アプリケーション等に使用するアイコンをデザインする際にはガイドラインが参考になります。
Microsoft、Apple、Android等、各所でアイコンに関するデザインガイドラインが公開されています。それぞれのデバイス・コンテンツに合わせて細部は異なりますが、いずれのガイドラインにおいても共通して、アイコンデザインにおいて重要とされるポイントがあります。

  1. シンプル

    • 対象の(伝わって欲しい情報)を捉えた要素を中心として、ディテールを抑える。ディテールは特に小さいサイズで表示される場合に、アイコンの判別を困難にする。

    • テキストは必要不可欠な場合のみ含める。

  2. スタイルの一貫性

    • 同じコンテンツを表すアイコンを複数のプラットフォームで使用する場合において、どのプラットフォームでも同様の画像とカラーパレットを適用しつつ、それぞれのプラットフォームに適した形に調整する。

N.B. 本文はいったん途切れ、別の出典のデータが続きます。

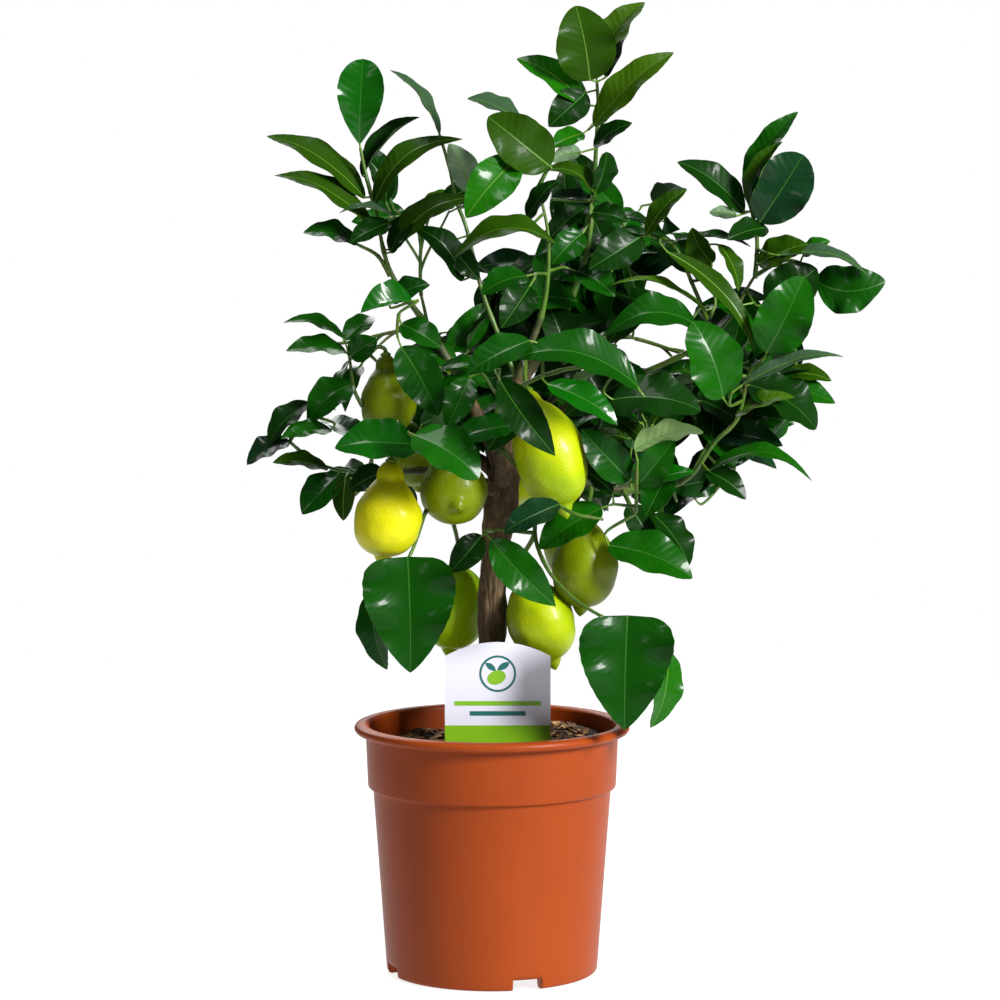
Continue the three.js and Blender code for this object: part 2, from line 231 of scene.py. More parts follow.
def young_bark_pattern(tree, shader):
    """Two-year wood: thin olive bark that greys in streaks."""
    place = node(tree, "ShaderNodeTexCoord")
    streak = node(tree, "ShaderNodeTexNoise", inputs={"Vector": place.outputs["Object"], "Scale": 120.0, "Detail": 4.0})
    skin = ramp(tree, streak.outputs["Fac"], [(0.35, "#29330f"), (0.55, "#3b431c"), (0.75, "#50482b")])
    tree.links.new(skin, shader.inputs["Base Color"])
    bump = node(tree, "ShaderNodeBump", inputs={"Strength": 0.6, "Distance": 0.5 * MM, "Height": streak.outputs["Fac"]})
    tree.links.new(bump.outputs["Normal"], shader.inputs["Normal"])


def shoot_pattern(tree, shader):
    """Green shoot skin that turns brown in patches, with fine ribs along it."""
    place = node(tree, "ShaderNodeTexCoord")
    patch = node(tree, "ShaderNodeTexNoise", inputs={"Vector": place.outputs["Object"], "Scale": 70.0, "Detail": 2.0})
    skin = ramp(tree, patch.outputs["Fac"], [(0.35, "#2f4f10"), (0.55, "#446419"), (0.75, "#4b4722")])
    tree.links.new(skin, shader.inputs["Base Color"])
    fine = node(tree, "ShaderNodeTexNoise", inputs={"Vector": place.outputs["Object"], "Scale": 700.0, "Detail": 2.0})
    bump = node(tree, "ShaderNodeBump", inputs={"Strength": 0.4, "Distance": 0.3 * MM, "Height": fine.outputs["Fac"]})
    tree.links.new(bump.outputs["Normal"], shader.inputs["Normal"])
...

    • 1つのアイコンセットを通じて一貫したビジュアルスタイルを維持する(複数のスタイルを混ぜない)。

  3. 複数の条件での視認性

    • 表示されるどの画面サイズでも視認性が損なわれない。

    • 同じプラットフォームで1つのアイコンセットを通じて、一貫したスタイルを維持する。

各種ガイドラインでは上記の3つの要素に加えて、その他アイコンが利用される様々な状況を考慮したより詳細な情報が記載されています。

また、アイコンデザインのガイドラインのページでは様々なピクセルサイズを想定したグリッド、キーラインが公開されており、アイコン作成の際の骨組みとして利用できます。

Googleのアイコンデザインガイドラインで公開されているグリッド、キーラインとその使用例

まとめ

私のLightning Notesでは、単純化及びアイコンデザインについて調べたこと・実際に試したことを簡単にまとめてみました。 アイコンデザインそのものを行わなくても、より適切なアイコンの選び方、アイコンの配置の仕方などを考える上でアイコンデザインの要素について知っていると参考になる場面があるかもしれません。